Boom-Boult-BANG! A thunderous twosome

They’ve been, far and beyond, the best partnership of this IPL. Coming into the playoffs, MI were the only team to have two bowlers on 20 or more wickets – and even if the Capitals harboured any hopes of chasing down their 201-run target, they were laid to rest even before the second over ended.

A double-wicket maiden from Trent Boult. The ball of the tournament from Jasprit Bumrah. For the first time in the history of the IPL, a team found itself three-down with no runs on the board.

And this team, in particular, will be sick of the sight of this pairing: in the last two games between MI and DC, less than a week apart, Boult and Bumrah have combined figures of 12/61 from 14 overs – economy 4.36, average 5.08, strike rate 7.

The regularity of Boult’s early inroads has been astonishing.

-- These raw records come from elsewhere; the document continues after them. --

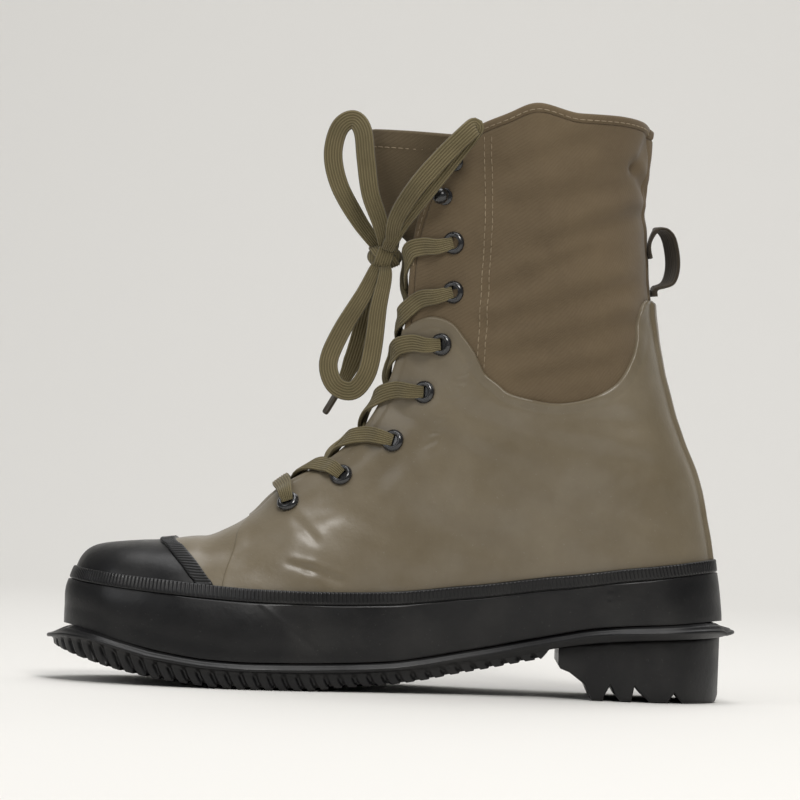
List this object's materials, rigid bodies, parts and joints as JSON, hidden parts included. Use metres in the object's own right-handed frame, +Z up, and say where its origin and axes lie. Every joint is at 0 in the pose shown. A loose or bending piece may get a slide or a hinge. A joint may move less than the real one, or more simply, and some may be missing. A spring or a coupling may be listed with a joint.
{
  "type": "rubber-coated lace-up boot",
  "caption": "Ankle-height lace-up boot: canvas upper with rubber coating, ribbed toe cap and foxing, toothed outsole, block heel, flat laces and ball hooks.",
  "frame": {"origin": "on the floor under the middle of the boot's outline, standing on heel and ball", "axes": "+X towards the heel, -X towards the toe, +Y towards the outer side of the right foot, +Z up"},
  "size_m": [0.3096, 0.1072, 0.2658],
  "materials": {
    "canvas": "brown-olive twill, matte, slightly napped",
    "coated_rubber": "olive rubber coat, soft semi-gloss, fine wrinkles",
    "black_rubber": "black rubber, satin, light dust",
    "lining": "plain woven lining",
    "lace": "khaki flat braid",
    "webbing": "dark narrow webbing",
    "eyelet_metal": "black lacquer, glossy",
    "aglet": "plain smooth tip"
  },
  "bodies": {
    "root": {"back_strip": "coated_rubber", "eyelet_inner_1": "eyelet_metal", "eyelet_inner_2": "eyelet_metal", "eyelet_inner_3": "eyelet_metal", "eyelet_inner_4": "eyelet_metal", "eyelet_inner_5": "eyelet_metal", "eyelet_inner_6": "eyelet_metal", "eyelet_inner_7": "eyelet_metal", "eyelet_outer_1": "eyelet_metal", "eyelet_outer_2": "eyelet_metal", "eyelet_outer_3": "eyelet_metal", "eyelet_outer_4": "eyelet_metal", "eyelet_outer_5": "eyelet_metal", "eyelet_outer_6": "eyelet_metal", "eyelet_outer_7": "eyelet_metal", "foxing": "black_rubber", "foxing_band": "black_rubber", "heel": "black_rubber", "hook_inner_1": "eyelet_metal", "hook_inner_2": "eyelet_metal", "hook_outer_1": "eyelet_metal", "hook_outer_2": "eyelet_metal", "insole": "lining", "lace_aglet": "aglet", "lace_crossing_1": "lace", "lace_crossing_2": "lace", "lace_crossing_3": "lace", "lace_crossing_4": "lace", "lace_crossing_5": "lace", "lace_crossing_6": "lace", "lace_crossing_7": "lace", "lace_end": "lace", "lace_knot": "lace", "lace_loop_back": "lace", "lace_loop_down": "lace", "lace_loop_up": "lace", "outsole": "black_rubber", "pull_loop": "webbing", "quarter_inner": "coated_rubber", "quarter_outer": "coated_rubber", "toe_band": "black_rubber", "toe_cap": "black_rubber", "tongue": "canvas", "upper": "canvas", "vamp": "coated_rubber"}
  },
  "joints": []
}
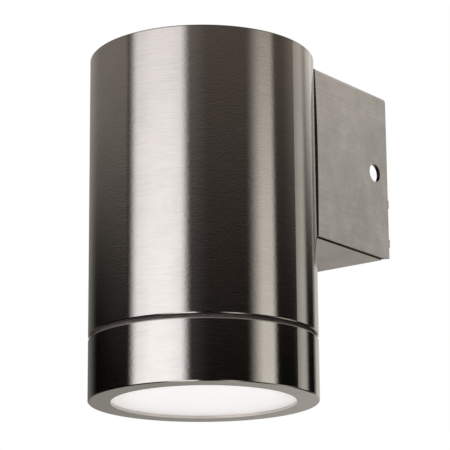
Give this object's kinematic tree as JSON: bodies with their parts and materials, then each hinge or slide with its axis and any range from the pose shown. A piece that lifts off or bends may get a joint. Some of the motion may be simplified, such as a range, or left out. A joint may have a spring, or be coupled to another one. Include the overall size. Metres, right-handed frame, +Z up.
{
  "type": "tube wall light",
  "caption": "Round brushed-steel tube wall light that shines down through a screw-on lens ring, carried by a square folded box on a wall bracket.",
  "frame": {"origin": "centre of the wall bracket's slot pattern, on the wall plane at its back face", "axes": "+Z up, +Y into the wall, the light stands out towards -Y, +X to the right of a viewer who faces the wall"},
  "size_m": [0.065, 0.0915, 0.1003],
  "materials": {
    "brushed_steel": "fine horizontal brushing",
    "inner_steel": "plain mill-finish steel",
    "zinc_plate": "bright zinc plating",
    "seal_rubber": "matt black rubber",
    "clear_gasket": "translucent silicone",
    "frosted_glass": "frosted, evenly white",
    "ceramic": "unglazed steatite ceramic",
    "brass": "plain turned brass",
    "block_plastic": "moulded natural nylon",
    "live_sleeve": "brown silicone sleeve",
    "neutral_sleeve": "blue silicone sleeve",
    "earth_sleeve": "green and yellow silicone sleeve",
    "lamp_mirror": "vapour-coated glass reflector",
    "lamp_ceramic": "white glazed base",
    "lamp_glass": "clear glass"
  },
  "bodies": {
    "bracket": {"wall_bracket": "zinc_plate", "cable_grommet": "seal_rubber", "bracket_earth_screw": "brass"},
    "light": {"body_tube": "brushed_steel", "top_cap": "brushed_steel", "box_sleeve": "brushed_steel", "threaded_collar": "inner_steel", "saddle_plate": "inner_steel", "holder_strap": "zinc_plate", "saddle_screws": "zinc_plate", "saddle_nuts": "zinc_plate", "saddle_washer": "zinc_plate", "strap_screws": "zinc_plate", "terminal_screws": "zinc_plate", "terminal_block_screw": "zinc_plate", "earth_tag": "zinc_plate", "ring_seal": "seal_rubber", "saddle_gasket": "seal_rubber", "lead_grommet": "seal_rubber", "lamp_holder": "ceramic", "holder_face": "ceramic", "holder_contacts": "brass", "terminal_clamps": "brass", "terminal_block": "block_plastic", "live_lead": "live_sleeve", "neutral_lead": "neutral_sleeve", "earth_lead": "earth_sleeve"},
    "lamp": {"lamp_base": "lamp_ceramic", "lamp_pins": "zinc_plate", "lamp_reflector": "lamp_mirror", "lamp_front_glass": "lamp_glass", "lamp_capsule": "lamp_glass"},
    "lens": {"lens_glass": "frosted_glass", "lens_gasket": "clear_gasket"},
    "ring": {"lens_ring": "brushed_steel"}
  },
  "joints": [
    {"name": "light_off_bracket", "type": "slide", "parent": "bracket", "child": "light", "axis": [0, -1, 0], "range_m": [0, 0.014]},
    {"name": "lens_down", "type": "slide", "parent": "light", "child": "lens", "axis": [0, 0, -1], "range_m": [0, 0.006]},
    {"name": "ring_unscrew", "type": "hinge", "parent": "lens", "child": "ring", "pos_m": [0, -0.059, -0.066], "axis": [0, 0, -1], "range_deg": [0, 1440]},
    {"name": "lamp_twist", "type": "hinge", "parent": "light", "child": "lamp", "pos_m": [0, -0.059, -0.02], "axis": [0, 0, -1], "range_deg": [0, 25]}
  ],
  "couplings": [
    {"joint": "lens_down", "follows": "ring_unscrew", "m_per_rad": 0.00023873}
  ]
}
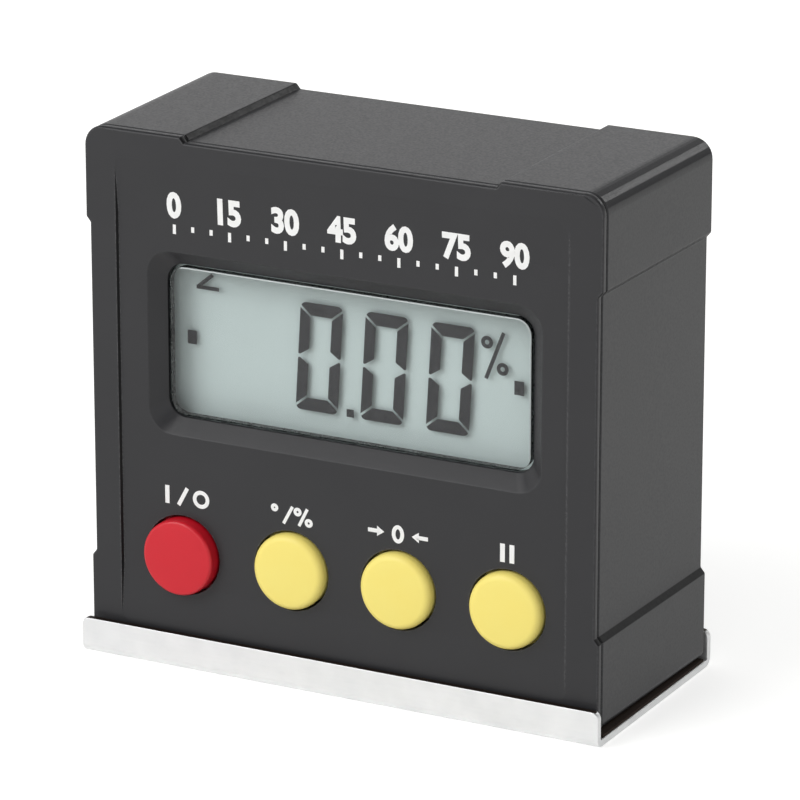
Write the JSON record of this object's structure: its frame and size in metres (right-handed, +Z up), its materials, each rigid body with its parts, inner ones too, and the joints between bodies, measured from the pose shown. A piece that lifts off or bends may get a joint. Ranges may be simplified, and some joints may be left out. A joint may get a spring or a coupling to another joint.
{
  "type": "digital inclinometer",
  "caption": "Box-shaped digital angle gauge: sunk display over a row of push buttons, magnets in a bent steel base channel, and a battery cover that swings open at the back.",
  "frame": {"origin": "on the surface that the gauge stands on, under the middle of the base channel", "axes": "+Z up, the display and buttons face -Y, +X to the right as the display is read"},
  "size_m": [0.0612, 0.0278, 0.0584],
  "materials": {
    "case_plastic": "fine spark-eroded black ABS",
    "lens_plastic": "clear polished acrylic",
    "foam_tape": "black adhesive foam",
    "display_glass": "clear cell glass, grey-green",
    "reflector_film": "silvered matt film",
    "white_plastic": "moulded, smooth",
    "elastomer": "soft, matt",
    "board_laminate": "green solder mask",
    "red_button": "moulded, semi-gloss",
    "yellow_button": "moulded, semi-gloss",
    "switch_plastic": "moulded, smooth",
    "epoxy": "cast, glossy",
    "sensor_package": "matt",
    "capacitor_sleeve": "blue sleeve",
    "screw_steel": "zinc plated",
    "spring_steel": "nickel plated",
    "cell_can": "plain sleeve, satin",
    "channel_steel": "bright plated, smooth",
    "magnet": "ground, dark"
  },
  "bodies": {
    "gauge": {"front_cover": "case_plastic", "rear_housing": "case_plastic", "display_lens": "lens_plastic", "lens_tape": "foam_tape", "adhesive_pad": "foam_tape", "lcd_front_glass": "display_glass", "lcd_rear_glass": "display_glass", "lcd_reflector": "reflector_film", "lcd_frame": "white_plastic", "zebra_strip_upper": "elastomer", "zebra_strip_lower": "elastomer", "main_board": "board_laminate", "power_switch_body": "switch_plastic", "unit_switch_body": "switch_plastic", "zero_switch_body": "switch_plastic", "hold_switch_body": "switch_plastic", "processor": "epoxy", "tilt_sensor": "sensor_package", "timing_crystal": "screw_steel", "filter_capacitor": "capacitor_sleeve", "case_screw_1": "screw_steel", "case_screw_2": "screw_steel", "case_screw_3": "screw_steel", "case_screw_4": "screw_steel", "board_screw_1": "screw_steel", "board_screw_2": "screw_steel", "board_screw_3": "screw_steel", "board_screw_4": "screw_steel", "battery_lower": "cell_can", "battery_upper": "cell_can", "battery_spring_lower": "spring_steel", "battery_spring_upper": "spring_steel", "positive_contact": "spring_steel", "negative_contact": "spring_steel", "link_contact": "spring_steel", "base_channel": "channel_steel", "magnet_left": "magnet", "magnet_right": "magnet"},
    "battery_door": {"battery_cover": "case_plastic"},
    "power_key": {"power_button": "red_button", "power_switch_plunger": "switch_plastic"},
    "unit_key": {"unit_button": "yellow_button", "unit_switch_plunger": "switch_plastic"},
    "zero_key": {"zero_button": "yellow_button", "zero_switch_plunger": "switch_plastic"},
    "hold_key": {"hold_button": "yellow_button", "hold_switch_plunger": "switch_plastic"}
  },
  "joints": [
    {"name": "battery_cover_swing", "type": "hinge", "parent": "gauge", "child": "battery_door", "pos_m": [0, 0.01265, 0.01765], "axis": [-1, 0, 0], "range_deg": [0, 75]},
    {"name": "power_press", "type": "slide", "parent": "gauge", "child": "power_key", "axis": [0, 1, 0], "range_m": [0, 0.0004], "stiffness_N_per_m": 3500, "springref_m": -0.0001},
    {"name": "unit_press", "type": "slide", "parent": "gauge", "child": "unit_key", "axis": [0, 1, 0], "range_m": [0, 0.0004], "stiffness_N_per_m": 3500, "springref_m": -0.0001},
    {"name": "zero_press", "type": "slide", "parent": "gauge", "child": "zero_key", "axis": [0, 1, 0], "range_m": [0, 0.0004], "stiffness_N_per_m": 3500, "springref_m": -0.0001},
    {"name": "hold_press", "type": "slide", "parent": "gauge", "child": "hold_key", "axis": [0, 1, 0], "range_m": [0, 0.0004], "stiffness_N_per_m": 3500, "springref_m": -0.0001}
  ]
}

Over the first 57 matches, 23 wickets have fallen in the first over of an innings; the Kiwi quick – ironically traded to Mumbai from Delhi last year – has been responsible for seven of those first-over strikes according to the reports published in firstpost.com.

14 of Boult’s 22 wickets this season have come in the Powerplay, at frugal returns of 6.61 per over. Bumrah’s Powerplay impact, too, has shot up in the presence of his new partner: seven Powerplay wickets from just 16 overs, at less than a run-a-ball. For wider perspective, Mohammed Shami also took seven Powerplay wickets this season – but in 31 overs.

Add the rest of his carnage, and with 27 wickets, Bumrah now boasts of the biggest haul in any IPL season of 60 or less games; it’s a shame that MI will only play once more, or the all-time mark of 32 (Dwayne Bravo, 2013) would’ve been in serious danger.

Bumrah and Boult’s 49 wickets is more than the returns managed by the entire pace attacks of four of the eight teams in IPL 2020 – this is about as fiery as fast bowling can possibly get in T20s on subcontinental surfaces.